比如:关键词为“ai”或者“Ai”想要检索出来AI。当然terms aggregations也可以用script如:
GET employees/_search
{
"size": 0,
"query": {
"match_all": {}
},
"aggs": {
"myTerms": {
"terms": {
"script": {
"source": """if(doc['job.keyword'].value.contains('Programmer')) {doc['job.keyword'].value }"""
},
"size": 10
},
"aggs": {
"myBucketSort": {
"bucket_sort": {
"from": 0,
"size": 5,
"gap_policy": "SKIP"
}
}
}
},
"termsCount": {
"cardinality": {
"script": {
"source": """if(doc['job.keyword'].value.contains('Programmer')) {doc['job.keyword'].value }"""
},
"precision_threshold": 30000
}
}
}
}
虽然可以在if条件中,编写满足大写或者小写的条件,但类似Ai这样的仍然不能满足命中AI。
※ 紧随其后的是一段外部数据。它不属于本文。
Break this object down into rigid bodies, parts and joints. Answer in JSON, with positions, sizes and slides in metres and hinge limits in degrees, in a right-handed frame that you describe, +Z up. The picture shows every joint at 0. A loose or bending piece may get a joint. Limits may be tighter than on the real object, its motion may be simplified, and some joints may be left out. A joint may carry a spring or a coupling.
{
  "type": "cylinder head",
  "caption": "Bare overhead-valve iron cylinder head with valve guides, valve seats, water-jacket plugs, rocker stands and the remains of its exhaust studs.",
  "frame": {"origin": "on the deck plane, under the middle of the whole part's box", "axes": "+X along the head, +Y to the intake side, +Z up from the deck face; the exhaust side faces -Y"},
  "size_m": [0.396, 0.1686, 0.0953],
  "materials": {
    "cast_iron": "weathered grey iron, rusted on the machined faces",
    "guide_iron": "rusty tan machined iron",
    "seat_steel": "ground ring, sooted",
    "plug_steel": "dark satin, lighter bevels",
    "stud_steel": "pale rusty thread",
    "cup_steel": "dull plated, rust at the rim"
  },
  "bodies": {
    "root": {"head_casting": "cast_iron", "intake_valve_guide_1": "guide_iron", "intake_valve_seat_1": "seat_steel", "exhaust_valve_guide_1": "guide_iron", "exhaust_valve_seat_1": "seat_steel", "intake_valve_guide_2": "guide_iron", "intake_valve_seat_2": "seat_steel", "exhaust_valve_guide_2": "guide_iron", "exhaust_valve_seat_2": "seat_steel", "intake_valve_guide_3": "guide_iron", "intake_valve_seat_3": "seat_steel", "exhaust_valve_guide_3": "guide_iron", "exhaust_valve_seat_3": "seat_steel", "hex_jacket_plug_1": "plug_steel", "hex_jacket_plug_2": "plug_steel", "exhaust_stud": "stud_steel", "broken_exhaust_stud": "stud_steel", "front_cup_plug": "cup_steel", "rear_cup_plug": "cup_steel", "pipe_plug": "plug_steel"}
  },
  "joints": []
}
这个问题的其他解决办法利用normalizer,但仍会有缺陷。
本来就想大小写敏感检索,可以忽略以上问题
4、总结
- 方法1:
GET employees/_search
{
"size": 0,
"query": {
"match_all": {}
},
"aggs": {
"myTerms": {
"terms": {
"include": ".*programmer.*",
"field": "job.keyword",
"size": 10
},
"aggs": {
"myBucketSort": {
"bucket_sort": {
"from": 0,
"size": 5,
"gap_policy": "SKIP"
}
}
}
},
"termsCount": {
"cardinality": {
"script": {
"source": """if(doc['job.keyword'].value.contains('Programmer')) {doc['job.keyword'].value }"""
},
"precision_threshold": 30000
}
}
}
}
- 方法2:
GET employees/_search
{
"size": 0,
"query": {
"match_all": {}
},
"aggs": {
"myTerms": {
"terms": {
"script": {
"source": """if(doc['job.keyword'].value.contains('Programmer')) {doc['job.keyword'].value }"""
},
"size": 10
},
"aggs": {
"myBucketSort": {
"bucket_sort": {
"from": 0,
"size": 5,
"gap_policy": "SKIP"
}
}
}
},
"termsCount": {
"cardinality": {
"script": {
"source": """if(doc['job.keyword'].value.contains('Programmer')) {doc['job.keyword'].value }"""
},
"precision_threshold": 30000
}
}
}
}
- 其他方法:利用normalizer或者analyzer,但同样有弊端,如何实现可以google搜索一下。